Sunday, August 13, 2023

I Was a Simple Man

 "Maybe we don't deserve to... go so easily" someone says at the beginning of I Was a Simple Man, while discussing a botched suicide. Those words are spoken to the protagonist, Masao (Steve Iwamoto) and hang heavy over the rest of the movie.

 Set in Hawai'i, mostly in run down suburbs and back roads with the island's natural beauty in the background, the film calmly follows Masao in his daily routines and eases us slowly into his world. A widower grandfather of three with an uneasy, somewhat distant relationship with his sons, he lives alone with his regrets and grapples with the onset of an unspecified terminal disease.

 As his condition worsens first his daughter (Chanel Akiko Hirai), then a grandkid (Kanoa Goo) come to attend him and the film's point of view disassociates from Masao and starts tracking not just his family, but their memories, filling us in on the specifics of how this broken man failed his children, and later on, why. These memories don't just take the form of flashbacks; Early on the ghost of his wife Grace (Constance Wu) takes a permanent place by Masao's bedside.

 The cast, consisting mostly of unknown/TV actors (plus Constance Wu), is uniformly great, and so are the compositions (DP: Eunsoo Cho).

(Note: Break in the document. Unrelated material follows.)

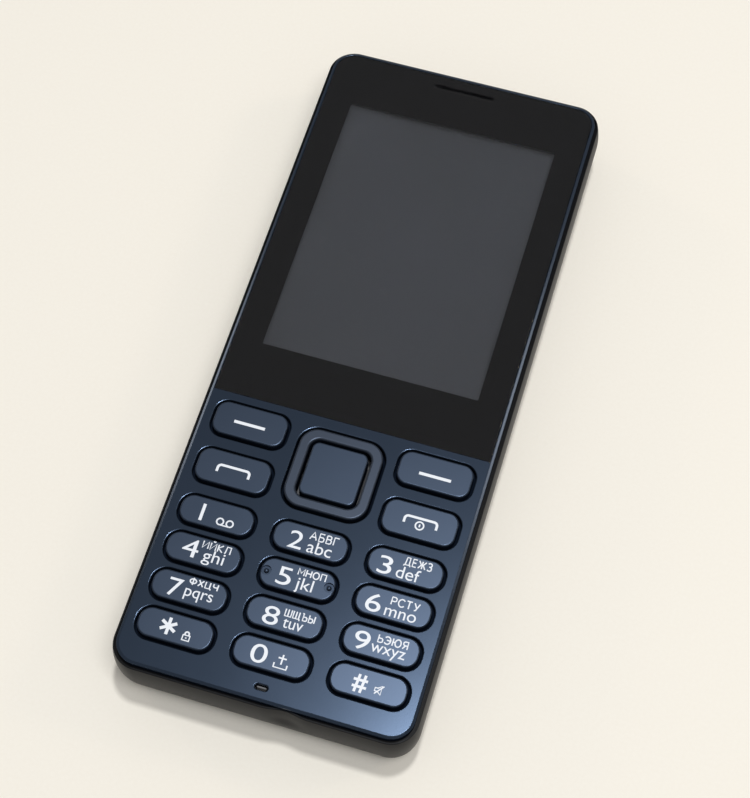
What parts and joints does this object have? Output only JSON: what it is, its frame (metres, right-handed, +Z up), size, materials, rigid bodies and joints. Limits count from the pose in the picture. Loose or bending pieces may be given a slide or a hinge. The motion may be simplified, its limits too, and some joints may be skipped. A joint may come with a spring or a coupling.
{
  "type": "mobile phone",
  "caption": "Bar-shaped keypad phone with a flush display window, sprung key caps, a four-way ring with a select key, a clip-on rear shell and a removable battery.",
  "frame": {"origin": "middle of the outer box's underside, on the flat back face that the phone lies on", "axes": "+X across the phone to the viewer's right, +Y along it towards the earpiece end, +Z up out of the screen"},
  "size_m": [0.0496, 0.1196, 0.0131],
  "materials": {
    "deck_plastic": "blue-black moulding with a fine satin gloss",
    "window_plastic": "clear hard plastic with a black printed border",
    "black_tape": "black adhesive film",
    "black_foam": "closed-cell foam",
    "screen_glass": "dark grey screen panel, unlit",
    "light_guide": "white light guide",
    "sheet_steel": "nickel-plated sheet",
    "dark_metal": "black coated metal and resin",
    "fine_mesh": "black woven mesh",
    "silicone": "grey silicone",
    "dome_steel": "spring steel domes under clear film",
    "rocker_plastic": "hard acetal",
    "ring_paint": "satin metallic blue-grey paint",
    "key_plastic": "blue-black hard plastic with a soft gloss",
    "board_laminate": "green solder mask",
    "connector_plastic": "black filled resin with brass blades",
    "led_package": "white package with a yellow phosphor",
    "clear_plastic": "clear light pipe",
    "chassis_plastic": "black filled resin, fine spark texture",
    "antenna_metal": "plated antenna track",
    "screw_steel": "dark zinc-plated steel",
    "battery_can": "aluminium can in a thin film",
    "battery_plastic": "black moulded cap with gilt pads",
    "cover_plastic": "blue-black shell with a fine satin surface",
    "trim_metal": "turned bright ring",
    "camera_glass": "dark camera window"
  },
  "bodies": {
    "phone": {"audio_jack": "connector_plastic", "battery_connector": "connector_plastic", "camera_module": "dark_metal", "card_reader": "sheet_steel", "chassis_screws": "screw_steel", "display_window": "window_plastic", "dome_sheet": "dome_steel", "earpiece_mesh": "fine_mesh", "earpiece_speaker": "dark_metal", "front_housing": "deck_plastic", "keypad_mat": "silicone", "lcd_backlight": "light_guide", "lcd_cushion": "black_foam", "lcd_frame": "sheet_steel", "lcd_panel": "screen_glass", "loudspeaker": "dark_metal", "main_antenna": "antenna_metal", "main_board": "board_laminate", "micro_usb_socket": "sheet_steel", "microphone": "sheet_steel", "microphone_boot": "silicone", "processor_shield": "sheet_steel", "radio_shield": "sheet_steel", "rear_chassis": "chassis_plastic", "sim_reader_left": "sheet_steel", "sim_reader_right": "sheet_steel", "torch_led": "led_package", "torch_light_guide": "clear_plastic", "vibration_motor": "sheet_steel", "window_tape": "black_tape"},
    "key_0": {"key_0": "key_plastic"},
    "key_1": {"key_1": "key_plastic"},
    "key_2": {"key_2": "key_plastic"},
    "key_3": {"key_3": "key_plastic"},
    "key_4": {"key_4": "key_plastic"},
    "key_5": {"key_5": "key_plastic"},
    "key_6": {"key_6": "key_plastic"},
    "key_7": {"key_7": "key_plastic"},
    "key_8": {"key_8": "key_plastic"},
    "key_9": {"key_9": "key_plastic"},
    "key_hash": {"key_hash": "key_plastic"},
    "key_star": {"key_star": "key_plastic"},
    "soft_key_left": {"soft_key_left": "key_plastic"},
    "soft_key_right": {"soft_key_right": "key_plastic"},
    "call_key": {"call_key": "key_plastic"},
    "end_key": {"end_key": "key_plastic"},
    "select_key": {"select_key": "key_plastic"},
    "nav_rocker": {"nav_rocker": "rocker_plastic"},
    "nav_ring": {"nav_ring": "ring_paint"},
    "rear_cover": {"rear_cover": "cover_plastic", "camera_ring": "trim_metal", "camera_window": "camera_glass", "speaker_mesh": "fine_mesh"},
    "battery": {"battery": "battery_can", "battery_cap": "battery_plastic"}
  },
  "joints": [
    {"name": "key_0_press", "type": "slide", "parent": "phone", "child": "key_0", "axis": [0, 0, -1], "range_m": [0, 0.0003], "stiffness_N_per_m": 4000},
    {"name": "key_1_press", "type": "slide", "parent": "phone", "child": "key_1", "axis": [0, 0, -1], "range_m": [0, 0.0003], "stiffness_N_per_m": 4000},
    {"name": "key_2_press", "type": "slide", "parent": "phone", "child": "key_2", "axis": [0, 0, -1], "range_m": [0, 0.0003], "stiffness_N_per_m": 4000},
    {"name": "key_3_press", "type": "slide", "parent": "phone", "child": "key_3", "axis": [0, 0, -1], "range_m": [0, 0.0003], "stiffness_N_per_m": 4000},
    {"name": "key_4_press", "type": "slide", "parent": "phone", "child": "key_4", "axis": [0, 0, -1], "range_m": [0, 0.0003], "stiffness_N_per_m": 4000},
    {"name": "key_5_press", "type": "slide", "parent": "phone", "child": "key_5", "axis": [0, 0, -1], "range_m": [0, 0.0003], "stiffness_N_per_m": 4000},
    {"name": "key_6_press", "type": "slide", "parent": "phone", "child": "key_6", "axis": [0, 0, -1], "range_m": [0, 0.0003], "stiffness_N_per_m": 4000},
    {"name": "key_7_press", "type": "slide", "parent": "phone", "child": "key_7", "axis": [0, 0, -1], "range_m": [0, 0.0003], "stiffness_N_per_m": 4000},
    {"name": "key_8_press", "type": "slide", "parent": "phone", "child": "key_8", "axis": [0, 0, -1], "range_m": [0, 0.0003], "stiffness_N_per_m": 4000},
    {"name": "key_9_press", "type": "slide", "parent": "phone", "child": "key_9", "axis": [0, 0, -1], "range_m": [0, 0.0003], "stiffness_N_per_m": 4000},
    {"name": "key_hash_press", "type": "slide", "parent": "phone", "child": "key_hash", "axis": [0, 0, -1], "range_m": [0, 0.0003], "stiffness_N_per_m": 4000},
    {"name": "key_star_press", "type": "slide", "parent": "phone", "child": "key_star", "axis": [0, 0, -1], "range_m": [0, 0.0003], "stiffness_N_per_m": 4000},
    {"name": "soft_key_left_press", "type": "slide", "parent": "phone", "child": "soft_key_left", "axis": [0, 0, -1], "range_m": [0, 0.0003], "stiffness_N_per_m": 4000},
    {"name": "soft_key_right_press", "type": "slide", "parent": "phone", "child": "soft_key_right", "axis": [0, 0, -1], "range_m": [0, 0.0003], "stiffness_N_per_m": 4000},
    {"name": "call_key_press", "type": "slide", "parent": "phone", "child": "call_key", "axis": [0, 0, -1], "range_m": [0, 0.0003], "stiffness_N_per_m": 4000},
    {"name": "end_key_press", "type": "slide", "parent": "phone", "child": "end_key", "axis": [0, 0, -1], "range_m": [0, 0.0003], "stiffness_N_per_m": 4000},
    {"name": "select_key_press", "type": "slide", "parent": "phone", "child": "select_key", "axis": [0, 0, -1], "range_m": [0, 0.0003], "stiffness_N_per_m": 4000},
    {"name": "ring_rock_up_down", "type": "hinge", "parent": "phone", "child": "nav_rocker", "pos_m": [0, -0.0203, 0.0097], "axis": [1, 0, 0], "range_deg": [-2, 2], "stiffness_Nm_per_rad": 0.15},
    {"name": "ring_rock_left_right", "type": "hinge", "parent": "nav_rocker", "child": "nav_ring", "pos_m": [0, -0.0203, 0.0103], "axis": [0, 1, 0], "range_deg": [-2, 2], "stiffness_Nm_per_rad": 0.15},
    {"name": "cover_off", "type": "slide", "parent": "phone", "child": "rear_cover", "axis": [0, 0, -1], "range_m": [0, 0.03]},
    {"name": "battery_out", "type": "slide", "parent": "phone", "child": "battery", "axis": [0, 0, -1], "range_m": [0, 0.015]}
  ],
  "couplings": [
    {"joint": "battery_out", "follows": "cover_off", "ratio": 0.5}
  ]
}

There are a lot of elements I probably missed, as the film specifically addresses Japanese and Chinese Heritage in the island, and the island's induction into statehood (something also addressed by civilization receding on many of the flashbacks, and later as Masao's condition unravels and the jungle consumes his world).

Writer/director Christopher Makoto Yogi has crafted a beautiful, compassionate drama tinged at the edges with surrealist and supernatural, or more accurately spiritual, touches. It's a sedate, stately film with an almost Malikian appreciation of the natural world that builds to some very powerful scenes as the threads start melding into each other (in another Malik-like touch). The deliberate pacing and extremely melancholy tone may be a bit of a hurdle, but it's worth persevering. I liked this one a lot.